I cannot clearly say when a revision of the liberty card program will reach a conclusion. However, the fact that it is taking this much time is really telling. The curfew is in fact a very strict measure and the fact that unfortunately this has not been completely observed is a different issue, but exhaustive discussions continue. In that sense, I hope to spend some more time in order to achieve a reasonable conclusion.
6. Adoption of the UN General Assembly resolution on the Status of Palestine in the UN
Kurashige, Asahi Shimbun: On Japan’s vote regarding the status of Palestine in the UN, generally speaking, Japan has referred to the U.S.’s voting behavior to a great degree in the past. In casting an opposite vote this time, what were your political decisions, what were the issues you placed the most emphasis on?

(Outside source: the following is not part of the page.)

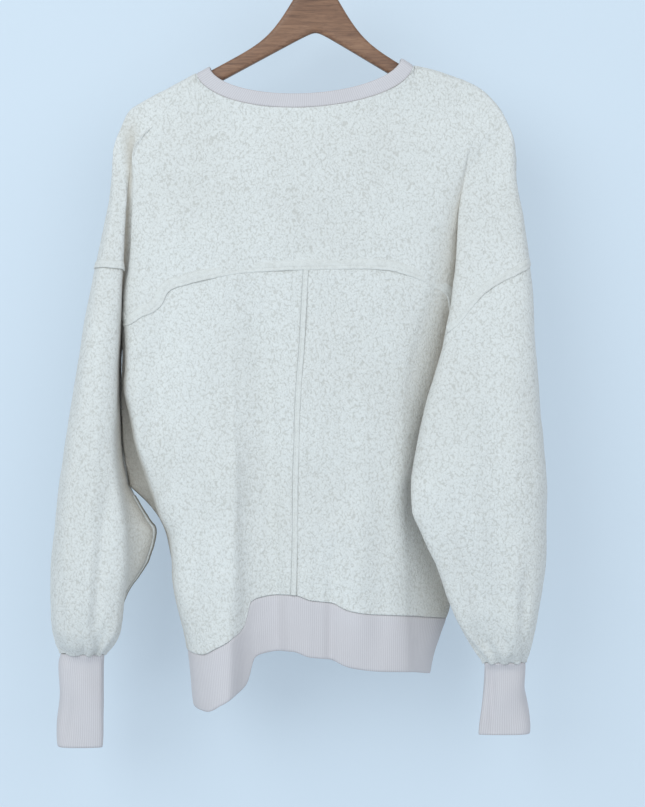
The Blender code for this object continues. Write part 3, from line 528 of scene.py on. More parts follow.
def rows_through(start, middle, end, count):
    """Rows of depths from start to end, with count rows above and below the middle line."""
    upper = start + (middle - start) * even(0, 1, count)[:, None]
    lower = middle + (end - middle) * even(0, 1, count)[1:, None]
    return np.concatenate([upper, lower])


def sheet_normals(face, u, down):
    """Normals of a sheet, taken inside each lobe, and square to the fold where two sheets meet."""
    lobe = np.clip(np.floor(u), 0, 2)
    normal = normals(lambda p, q: sheet(face, p, q), u, down, lobe + 1e-6, lobe + 1 - 1e-6)
    return -normal if face == "near" else normal


def top_normals(face, u):
    """Normals along a sheet's top edge, level where it folds over the shoulder."""
    top = top_line(face, u)
    normal = sheet_normals(face, u, top + 1.5)
    on_shoulder = neck_arc(NECK_SEAM, read(TOP_COLUMNS, "across", u, "lobes")) < 1e-3
    normal[on_shoulder, 1] = 0
    return unit(normal)


def sleeve_normals(side, around, down):
    """Normals of a sleeve, which point away from the garment at its silhouette."""
    lobe = np.where(around <= 1, 0.0, 1.0)
    normal = normals(lambda p, q: sleeve(side, p, q), around, down, lobe + 1e-6, lobe + 1 - 1e-6)
    away = -1.0 if side == "left" else 1.0
    return normal * np.sign(away * normal[:, around.shape[1] // 2, 0].sum())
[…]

Minister Gemba: As I explained earlier, there are truly various merits and demerits. As you well know, for instance each European country addressed the issue in different ways. The fact that some countries abstained and others voted in favor shows that a certain degree of coordination and discussions both before and after the vote with the U.S. is possible. At the same time, considering Japan’s position in a comprehensive manner, I came to the conclusion that voting in favor is the right decision. I do not believe this will impact Japan-U.S. relations.